Essentially a health zone is:
200,000 persons, more or less
Supported by a Reference Hospital
That is surrounded by 10-50 Health Centers scattered throughout the Health Zone
These Health Centers are located such that no one has to walk more than a day to reach a Health Center. Ideally no one is more then 1-2 hours from a Health Center as is the case with the Vanga Health Zone that consists of 52 Health Centers serving the 250,000 persons in the Vanga Health Zone.
In this diagram the red dots are some of the villages, the grey huts are Health Centers, and there are five Reference health centers that are better equipped and the central Reference Hospital at the former American Baptist Nsona Mpangu mission station. The health centers are staffed by a nurse and a lab tech. The nurse would be trained much like a Nurse Practitioner or Physician Assistant.

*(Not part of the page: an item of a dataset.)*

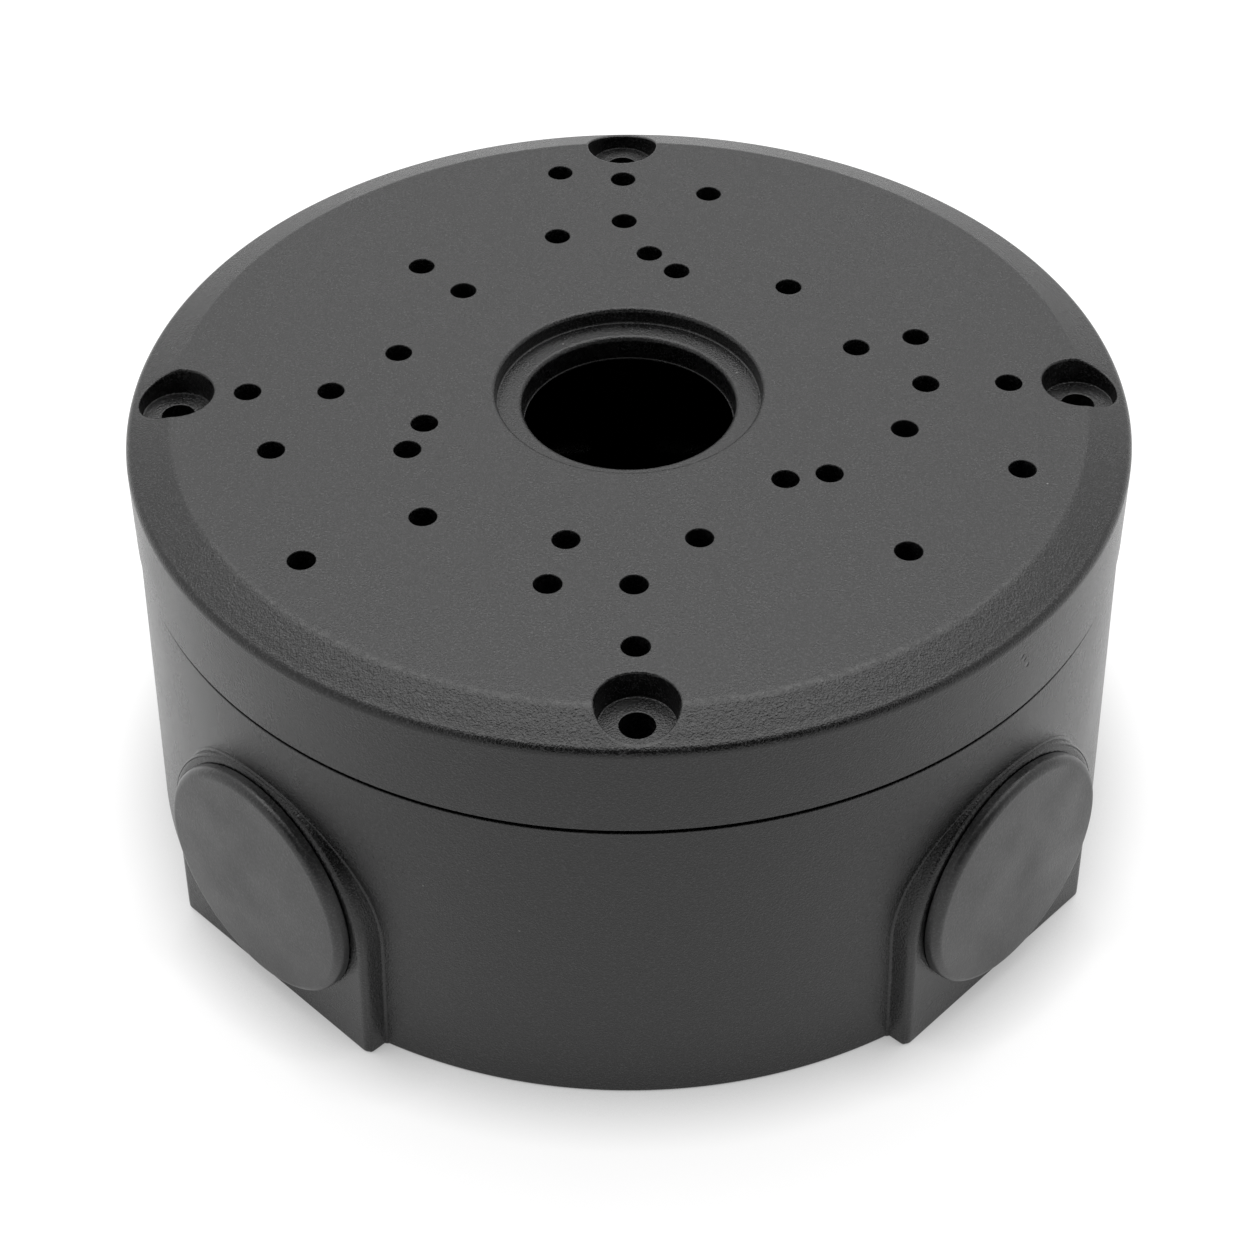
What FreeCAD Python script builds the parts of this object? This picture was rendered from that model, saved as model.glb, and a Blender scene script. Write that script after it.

Health Centers activities include:
Diagnosing and treating disease
Referring patients to the reference hospital for complicated cases
Assuring a local supply of medicines is always available
Preventive care – it is far cheaper to prevent disease than treat it
Holding vaccination clinics in surrounding villages
Holding prenatal clinics in surrounding villages
Holding preschool clinics in surrounding villages (following under-five’s growth in height and weight to catch illness or malnutrition early)
Promoting the use of mosquito nets against malaria, latrines against intestinal diseases
Encouraging communities to protect their water sources – assuring safe, potable water reduces the incidence of intestinal diseases in a village by 30%.
Encouraging communities to use proper sanitation (latrines for every household, proper trash disposal, controlling free ranging animals)
Promote family planning – Congo has one the most horrifyingly high maternal death during delivery statistics in the world. Spacing, reducing the number of pregnancies a women has, is lifesaving.
Each Health Zone has a central office staffed by a Physician who supervises (visits) all the nurses in their health centers to collect statistics, provide medicine, see that the routine work (vaccinations and clinics) is happening properly in the zone.
Health Centers (and their nurses) are supported by community organizations that provide them with a house, garden, and assist in the work of the center. For example they would announce the next vaccination visit planned by the nurse in a village and assure families with children needing to be vaccinated were present at the appointed time and place.